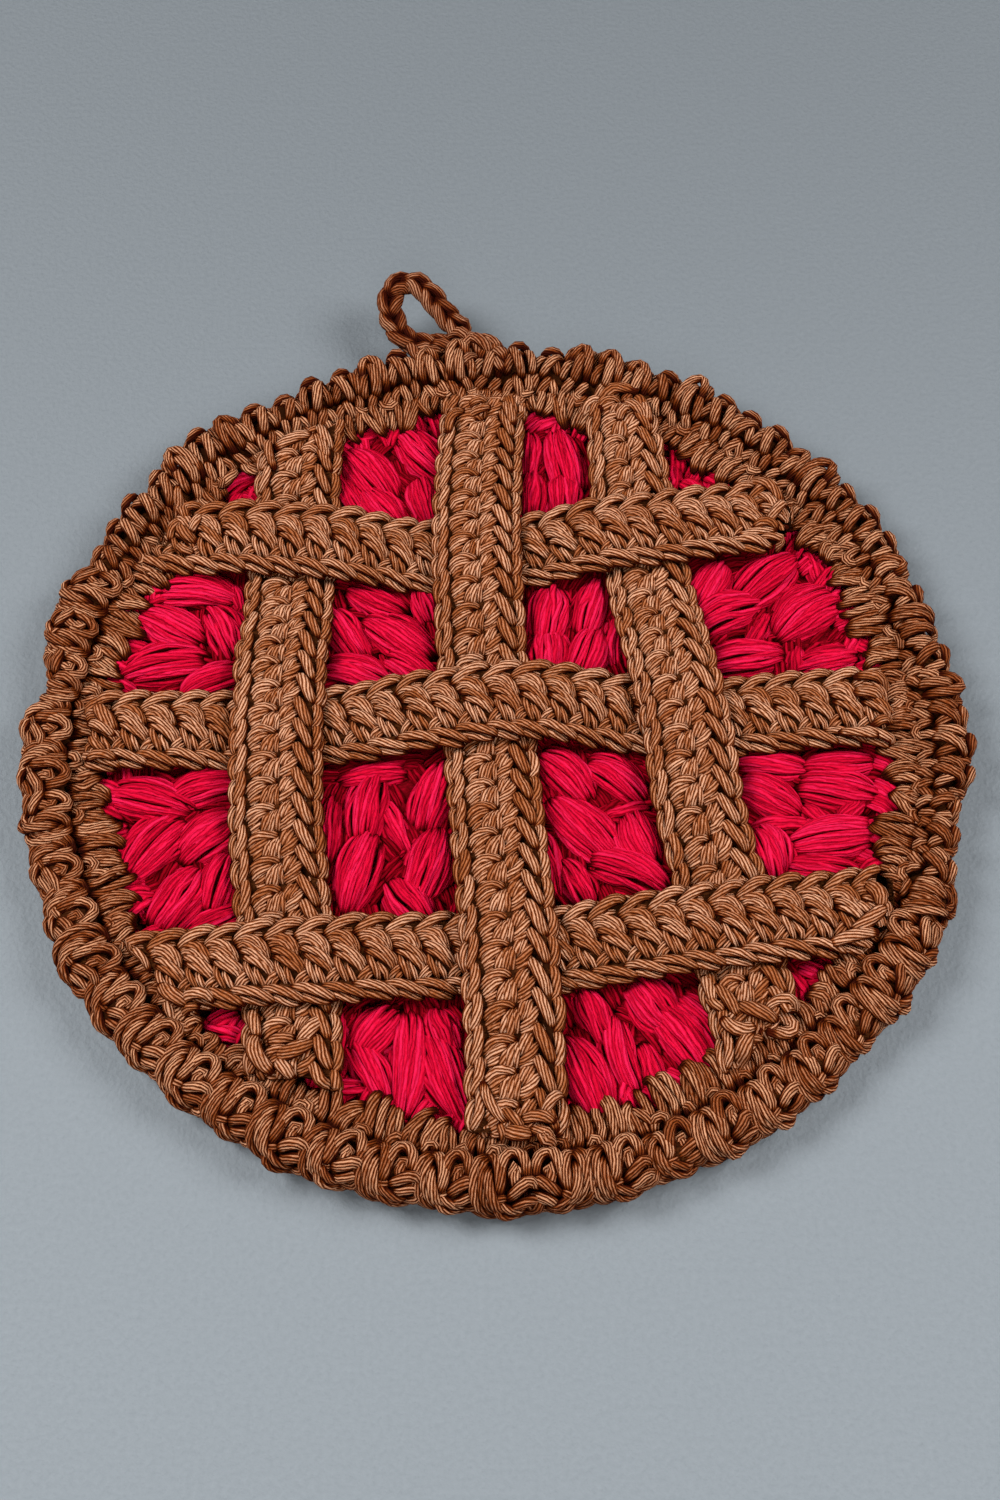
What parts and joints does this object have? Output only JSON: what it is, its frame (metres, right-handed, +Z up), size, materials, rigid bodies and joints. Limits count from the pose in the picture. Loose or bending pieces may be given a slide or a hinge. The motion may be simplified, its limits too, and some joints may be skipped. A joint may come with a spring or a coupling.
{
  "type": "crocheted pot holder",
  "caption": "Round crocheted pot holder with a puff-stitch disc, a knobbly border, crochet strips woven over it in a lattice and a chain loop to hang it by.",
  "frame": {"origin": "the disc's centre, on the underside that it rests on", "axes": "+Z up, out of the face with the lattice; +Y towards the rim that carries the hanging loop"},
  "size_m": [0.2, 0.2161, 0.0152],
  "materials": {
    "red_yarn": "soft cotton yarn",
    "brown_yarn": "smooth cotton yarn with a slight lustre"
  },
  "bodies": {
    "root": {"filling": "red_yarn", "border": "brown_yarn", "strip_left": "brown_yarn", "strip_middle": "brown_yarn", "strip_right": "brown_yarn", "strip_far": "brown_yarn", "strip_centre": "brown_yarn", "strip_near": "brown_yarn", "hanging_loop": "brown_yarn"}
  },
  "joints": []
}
*****
# [What you are asked to do]
Every line above should be printed again exactly as it stands.

# [Answer to the task]
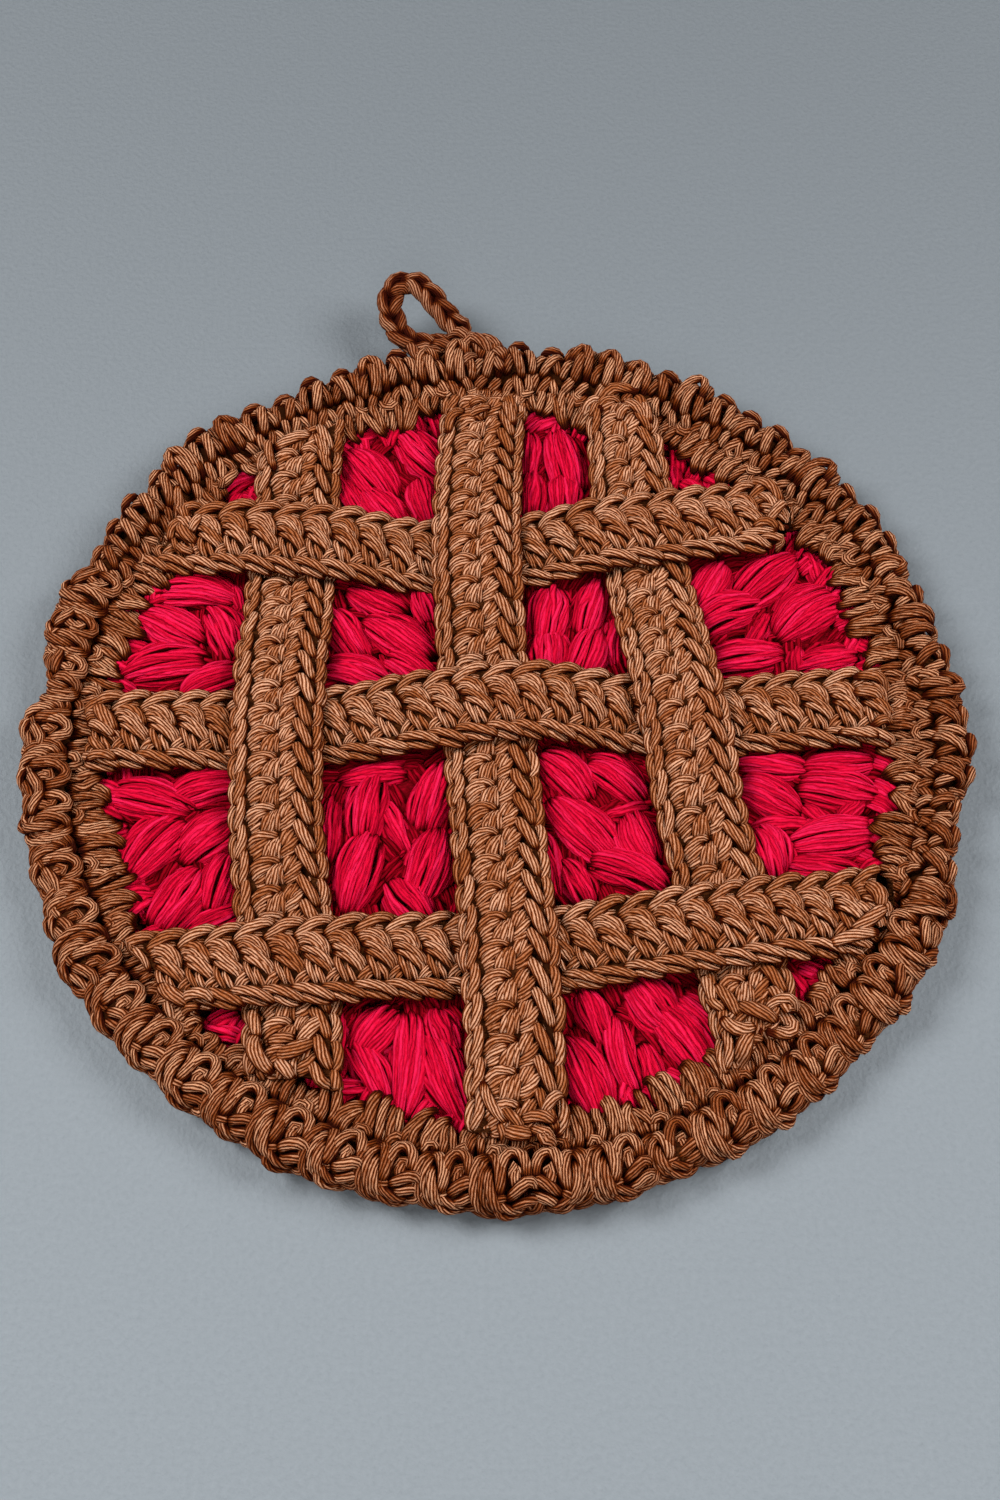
What parts and joints does this object have? Output only JSON: what it is, its frame (metres, right-handed, +Z up), size, materials, rigid bodies and joints. Limits count from the pose in the picture. Loose or bending pieces may be given a slide or a hinge. The motion may be simplified, its limits too, and some joints may be skipped. A joint may come with a spring or a coupling.
{
  "type": "crocheted pot holder",
  "caption": "Round crocheted pot holder with a puff-stitch disc, a knobbly border, crochet strips woven over it in a lattice and a chain loop to hang it by.",
  "frame": {"origin": "the disc's centre, on the underside that it rests on", "axes": "+Z up, out of the face with the lattice; +Y towards the rim that carries the hanging loop"},
  "size_m": [0.2, 0.2161, 0.0152],
  "materials": {
    "red_yarn": "soft cotton yarn",
    "brown_yarn": "smooth cotton yarn with a slight lustre"
  },
  "bodies": {
    "root": {"filling": "red_yarn", "border": "brown_yarn", "strip_left": "brown_yarn", "strip_middle": "brown_yarn", "strip_right": "brown_yarn", "strip_far": "brown_yarn", "strip_centre": "brown_yarn", "strip_near": "brown_yarn", "hanging_loop": "brown_yarn"}
  },
  "joints": []
}